S’habituer à Trump, vraiment ?
L’accoutumance est un poison mortel quand elle est synonyme de résignation devant la catastrophe qui se profile. C’est ce que nous vivons avec les décisions toujours plus folles de l’administration américaine.

Alors que ses épigones s’efforcent de saper les acquis démocratiques dans plusieurs pays européens – à l’instar de la Pologne -, des alternatives pratiques et résilientes, émergent. Seront-elles au rendez-vous avant qu’un coup de grisou ne porte les régressions sociales, sociétales et environnementales à un niveau inconnu ?
Le fond de l’air est chaque jour plus pollué par les choix stupides du Fou furieux du Bureau ovale. Dernière en date de ses piteuses embardées, celles qui, à la faveur de cette invraisemblable ligne Maginot des droits de douane, alimentent la perspective d’une crise majeure en matière de dettes souveraines, de dettes des entreprises et des particuliers. Les taux sont en forte hausse et font craindre, au mieux, un étranglement du crédit et au pire un effondrement qui ravagerait toute la planète, en particulier les contrées les plus pauvres.
Un remake dans un autre contexte et sur un autre mode des grandes crises, de 1929 à celle des subprimes. L’OCDE vient de mettre en garde sur les effets de la croyance souverainiste primaire en la relocalisation forcée. « Elle pourrait abaisser le commerce mondial de plus de 18% et le PIB mondial de plus de 5% », le sinistre annoncé est quantifié et ses effets seraient sans précédent.
Y faire face comme aux ratés diplomatiques qui s’accumulent de l’Ukraine à Gaza à la faveur de ces « formidables » négociations fantasmées par Trump suppose non une défense improbable d’un statu quo qui n’existe plus, mais un ensemble de contre-mesures fortes. C’est jouable sur les dettes souveraines à l’échelle des vingt-sept, voire en y associant les Britanniques et d’autres partenaires désireux de se sortir du piège.

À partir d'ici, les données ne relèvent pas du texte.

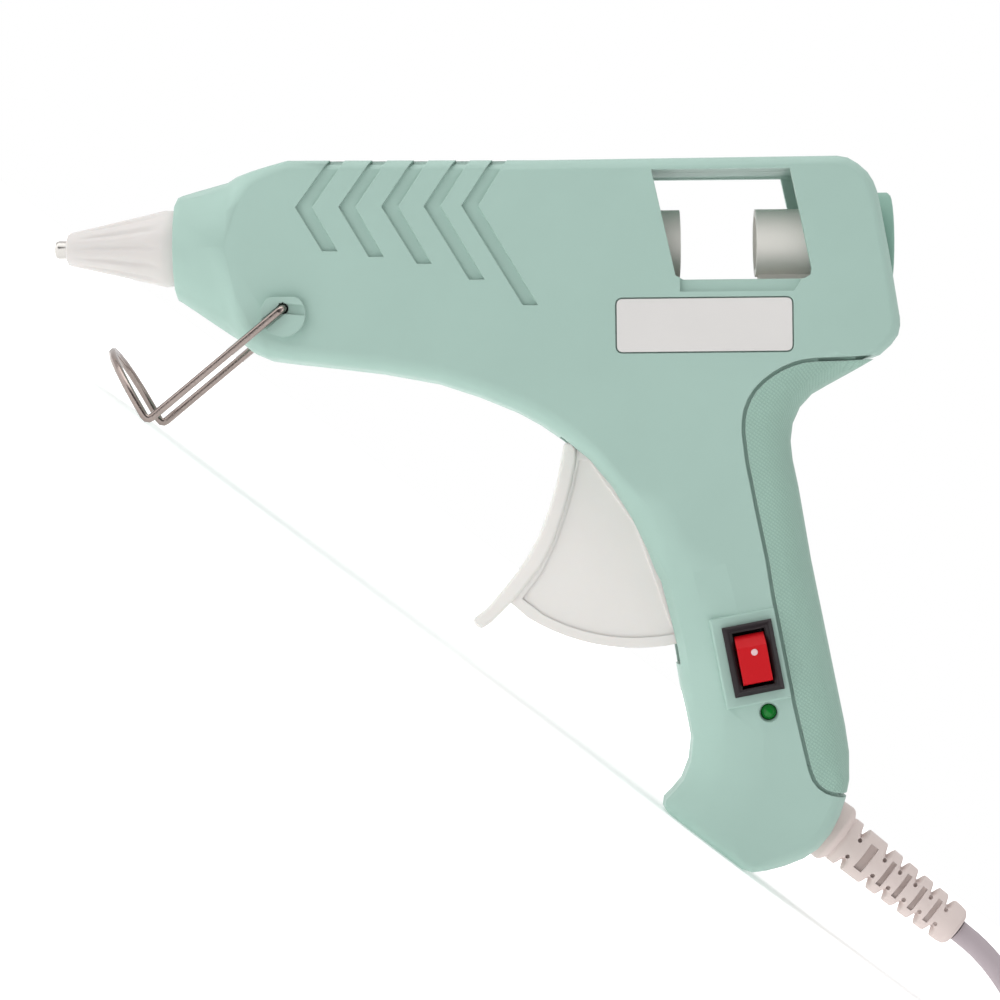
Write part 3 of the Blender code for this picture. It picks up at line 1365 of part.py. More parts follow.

Revenu de Bercy, Bruno Le Maire lui-même en a tracé les contours : ceux d’une gestion commune des excédents au-delà des 50 % d’endettement par pays du ratio dette sur PIB confiés à la Banque Centrale Européenne (BCE). Tous et chacun des États membres ne peuvent qu’y gagner en solidité budgétaire. C’est en outre la condition pour garantir les investissements colossaux nécessaires à la transition énergétique et écologique. La situation de Paris ou de Berlin y invite de manière urgente, plutôt que la recherche pathétique de quarante milliards d’économies sur le budget 2026, d’un côté ou le plan de relance national pour booster l’économie allemande en panne sèche, de l’autre.
Il n’en va pas différemment de la gestion des flux migratoires dont les nationalistes font partout leurs choux gras en chauffant l’opinion à la faveur de saillies racistes décomplexées. Le gouvernement espagnol de Pedro Sanchez, fort d’une croissance solide, projette de régulariser près d’un demi-million d’immigrés pour faire face aux besoins de main d’œuvre, quand d’autres s’embourbent dans des débats délétères pour réduire comme peau de chagrin l’immigration dont a pourtant tant besoin un continent vieillissant.
Le contraste est saisissant et illustre l’apport à la croissance européenne des membres du « club med », tancés jadis par Wolfgang Schauble, Mark Rutte et quelques autres pour leur manque de rigueur austéritaire. Là encore, les faits ont tranché de la plus claire des manières. Bruxelles a donc les moyens de contrer les folies de l’empereur des MAGA à la condition d’opter fermement pour l’alternative des solutions tant qu’il en est encore temps. Rien de moins qu’une ambition européenne à la hauteur des enjeux.